Geçtiğimiz günlerde zorunlu olarak bir Siirt gezisine çıktım. Aydın’dan Siirt’e giden biri olarak tabi başlarda bir memnuniyetsizdim. Yolları konusunda, şehirleşme, sosyal hayat konusunda hala memnun değilim. Bir il bu kadar haline terk edilmemeli bence. Bazı köyler kendi içinde kalmış ve hiçbir şekilde şehir bağlantısı yok. Bazıları da hafta bir şehre inen köy arabasıyla şehre giderek ihtiyaçlarını karşılıyor. Birazcık Kemal Sunal filmleri gibi geldi bana. Bir anda insanlar otobüse dolaşıp bir anda inen sahne gibi.

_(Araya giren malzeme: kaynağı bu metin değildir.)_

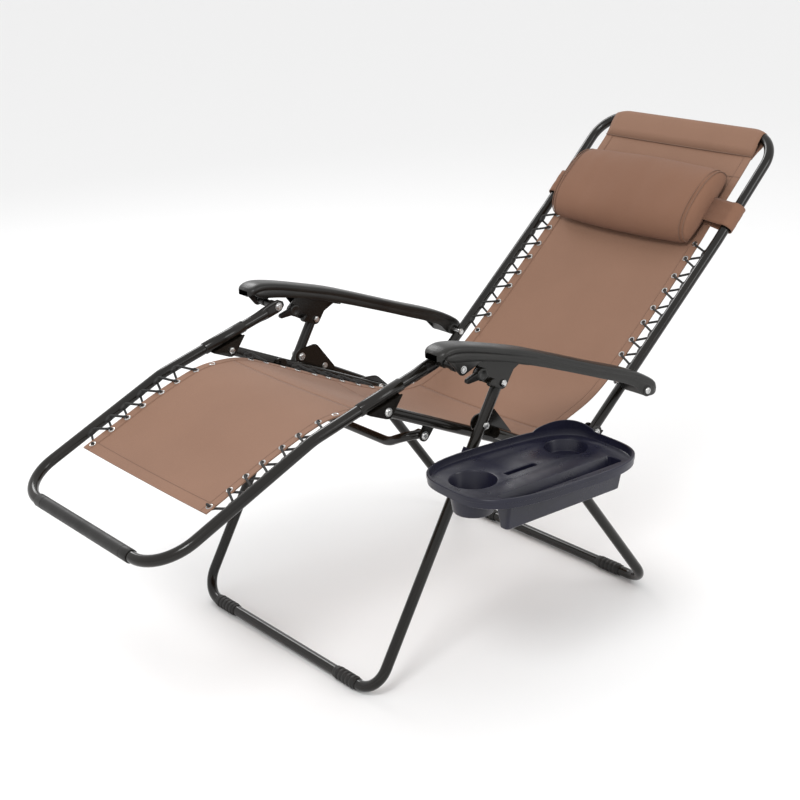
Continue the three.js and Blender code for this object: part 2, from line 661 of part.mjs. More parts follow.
const trayVoids = [
  slab(trayOutline(5), trayFloor, trayTop + 5),
  well(cupAt, 35.5, 45, trayTop - 59, trayTop + 1),
  well(bottleAt, 37.5, 42, trayTop - 37, trayTop + 1),
  trough(bookX, -28, 258, 5, 18, trayTop - 78, trayTop + 1),
  trough(phoneX, 53, 129, 6.5, 7, trayTop - 37, trayTop + 1),
];
addPiece("tray", cut(trayBody, ...trayVoids), trayBlue);
// U-shaped jaws push on to the left front leg from its outer side.
const clipAt = add2(floorFront, legDir, (432 - floorFront[1]) / legDir[1]);
const onClip = (d, off) => add2(add2(clipAt, legDir, d), legSideways, off);
const jaw = (a, b) => sidePlate(legX - 8, legX + tubeR + 6, [onClip(-22, a), onClip(22, a), onClip(22, b), onClip(-22, b)]);
const clipBack = sidePlate(legX + tubeR + gap, legX + tubeR + 6, [
  onClip(-22, -15.4), onClip(22, -15.4), onClip(22, 15.4), onClip(-22, 15.4),
]);
const clipArm = new THREE.BoxGeometry(62, 34, 12);
clipArm.translate(legX + tubeR + 3 + 31, clipAt[0], trayTop - 20 - gap - 6);
addPiece("tray_clip", join(jaw(11.4, 15.4), jaw(-15.4, -11.4), clipBack, clipArm), trayBlue);

// ---- Row frame: the centre of the box in x and y, and its lowest point, at the origin.
const box = new THREE.Box3().setFromObject(chair);
chair.position.set(-(box.min.x + box.max.x) / 2, -(box.min.y + box.max.y) / 2, -box.min.z);

export default part;
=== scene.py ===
"""Looks of the zero gravity recliner: smooth tubes, laced slings, pillow, armrests and tray."""

import math

import bmesh
import bpy
from mathutils import Matrix, Vector, noise


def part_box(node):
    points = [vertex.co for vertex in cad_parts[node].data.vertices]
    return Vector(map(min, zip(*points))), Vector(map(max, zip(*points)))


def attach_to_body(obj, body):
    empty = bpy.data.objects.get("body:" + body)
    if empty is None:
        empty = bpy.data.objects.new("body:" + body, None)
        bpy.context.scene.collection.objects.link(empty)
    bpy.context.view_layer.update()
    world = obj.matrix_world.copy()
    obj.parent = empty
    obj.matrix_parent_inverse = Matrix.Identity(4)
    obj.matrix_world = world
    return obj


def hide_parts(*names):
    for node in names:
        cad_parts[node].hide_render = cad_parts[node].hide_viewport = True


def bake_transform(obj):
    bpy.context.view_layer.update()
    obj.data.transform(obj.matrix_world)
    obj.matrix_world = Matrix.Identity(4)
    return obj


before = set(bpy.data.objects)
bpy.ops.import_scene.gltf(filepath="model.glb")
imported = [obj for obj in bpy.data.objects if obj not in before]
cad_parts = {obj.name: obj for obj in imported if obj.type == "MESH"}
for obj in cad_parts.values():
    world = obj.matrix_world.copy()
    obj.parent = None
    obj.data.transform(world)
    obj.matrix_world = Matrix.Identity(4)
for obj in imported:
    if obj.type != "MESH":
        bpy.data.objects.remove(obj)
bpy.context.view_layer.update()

# ---- Driving dimensions, in metres, in the chair's working frame.
# x = 0 is its plane of symmetry, z = 0 is the floor.
TUBE_R = 0.011
TUBE_SIDES = 28
GAP = 0.0004
PLATE = 0.003
FRAME_X = 0.262
LEG_X = 0.303
REAR_FOOT_X = 0.316
FOOT_DROP = 0.0026
FLOOR_FRONT = (-0.150, 0.011)
FLOOR_REAR = (0.599, 0.011)
LEG_PIVOT = (0.130, 0.496)
LEG_TOP = (0.182, 0.5886)
SLIDE_PIVOT = (0.173, 0.573)
SEAT_PIVOT = (0.316, 0.391)
FOOT_BAR = (-0.576, 0.394)
CALF_BEND = (-0.239, 0.548)
ARM_FRONT = (0.055, 0.632)
KNEE_PIVOT = (-0.077, 0.565)
BACK_PIVOT = (0.426, 0.3376)
ARM_REAR = (0.561, 0.470)
HEAD_BEND = (0.857, 0.7225)
TOP_BAR = (1.061, 0.920)
LOCK_AXIS = (0.109, 0.608)
SIDES = (("left", 1), ("right", -1))
CROSS_BAR_R = 0.009
FLOOR_BEND = 0.055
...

Ama Siirt’e gittiğimde çok güzel iki tat keşfettim. Biri otlu peynir. Neredeyse gece gündüz otlu peynirden yedim. Orada et yedirmek için uğraşırlarken ben peynire saldırdım desem yeridir. Bir diğer lezzet de Siirt Fıstığı. Hep Antep Fıstığı’nı överlerdi ama bence Siirt Fıstığı ondan daha güzel. Avrupa’nın önde gelen şef ve gurmeleri bünyesinde buluşturan ‘Uluslararası Tat Enstitüsü’, gerçekleştirdiği ‘2021 Tat Değerlendirmesi’ sonucunda ‘Siirt Fıstığı ‘Üstün Lezzet Ödülü’ne layık görülmüş. Buna rağmen çok tanıtımı ve reklamı yapılamamış bence. Bizim Aydın Kestanesi gibi görüyorum.
Gezimin sonunda aldığım fıstıkları ofis arkadaşlarım ile paylaştıktan sonra Siirt’ten Aydın’a 9 kilo sipariş verdik. Tadını hepimiz çok beğendik ve şu an keyifle yiyoruz. Sizlere de tavsiye ederim.